Le Canard enchaîné du 24 décembre 1930 publie un numéro d’une ironie noire, digne de sa tradition la plus mordante : alors que la France s’enfonce dans les scandales financiers, le Père Noël n’est pas venu. À la une, un dessin de Pol Ferjac montre deux enfants penchés sur leurs souliers vides. Le titre annonce : « Le Père Noël n’est pas venu… », et la légende assène le coup : « … C’étaient des chaussures Oustric ! ». En une image, tout est dit : les souliers troués de la République financière n’apportent plus de cadeaux, seulement la ruine, le mensonge et la faillite morale.

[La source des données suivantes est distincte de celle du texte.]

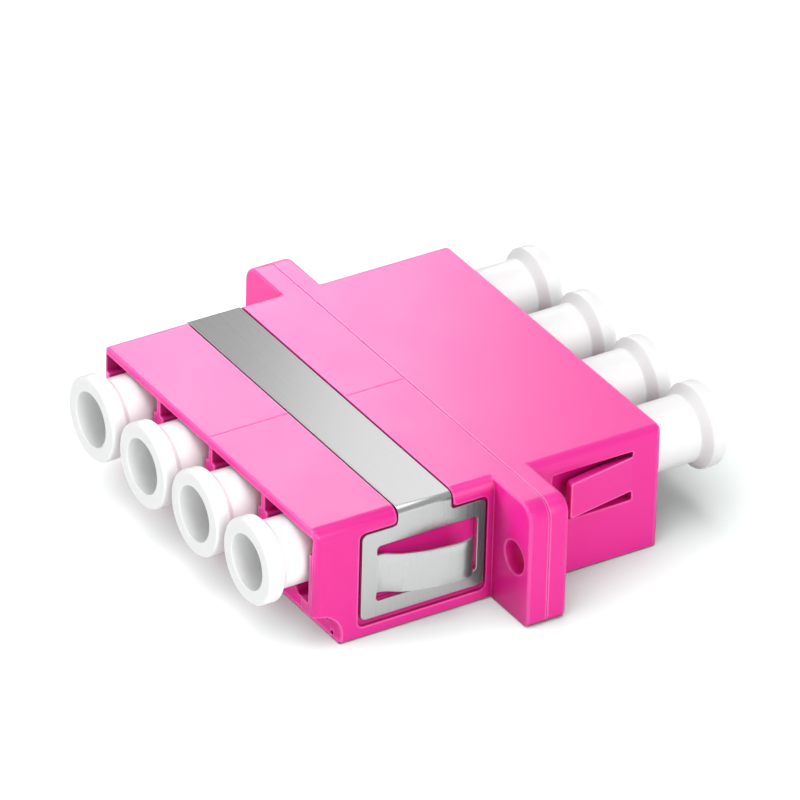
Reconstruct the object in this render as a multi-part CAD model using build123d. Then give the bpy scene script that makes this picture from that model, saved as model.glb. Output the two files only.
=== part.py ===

Ce dessin glaçant, sous son apparente innocence, résume l’état d’esprit du pays à la veille de Noël 1930. Le scandale Oustric, du nom du banquier failli dont la chute a emporté le garde des Sceaux Raoul Péret et éclaboussé le président du Conseil André Tardieu, a plongé la Troisième République dans un climat de suspicion généralisée. Les parlementaires trempent dans des affaires de spéculation, les banques vacillent, et la presse satirique — Le Canard en tête — joue le rôle de procureur public. En cette fin d’année marquée par les faillites, les procès et les démissions, le rire devient la seule défense contre la nausée politique.
En page 3, Pierre Bénard signe un article magistral intitulé « M. Camille Aymard avait touché le prix Oustric de 33 000 francs ». L’auteur s’y livre à une fausse cérémonie d’hommage, un éloge funèbre de la vertu tourné en parodie d’article académique. Camille Aymard, ancien notaire de Saïgon et proche du gouvernement, y est célébré pour son “modeste désintéressement”… tout en ayant reçu, en octobre 1929, 33 000 francs de la main d’Oustric lui-même. Bénard salue “l’honorabilité” du geste, expliquant que ce n’était “pas un pot-de-vin, mais un prix de vertu”. Sous la fausse révérence, le sarcasme mord : la République récompense ses moralisateurs comme d’autres décorent leurs complices.
L’article met en scène une « belle cérémonie », où défilent les figures du pouvoir — Tardieu, Péret, Falcou, Vidal, Marin — tous unis dans un même toast à la probité. Le ton est feutré, mais chaque phrase est un coup de scalpel : “Toute la famille, quoi, dit affectueusement M. Oustric.” La satire devient un miroir cruel d’un régime qui transforme la compromission en valeur civique. Même l’ancien ministre, cité en conclusion, offre un aveu en forme de lapsus : “J’ai une tache… Je la remplirai jusqu’au bout.”
En choisissant la date du 24 décembre pour publier cette “messe de minuit politique”, Le Canard offre une leçon d’ironie morale : sous le sapin de la République, les cadeaux sont remplacés par les krachs. Le dessin de Ferjac et le texte de Bénard se répondent à merveille : les enfants déçus et les ministres comblés appartiennent à la même fable.
Cette édition de Noël 1930 ne distribue ni jouets ni illusions — seulement un rire amer, celui d’un journal qui rappelle que, dans la France d’Oustric, même la vertu se paie comptant.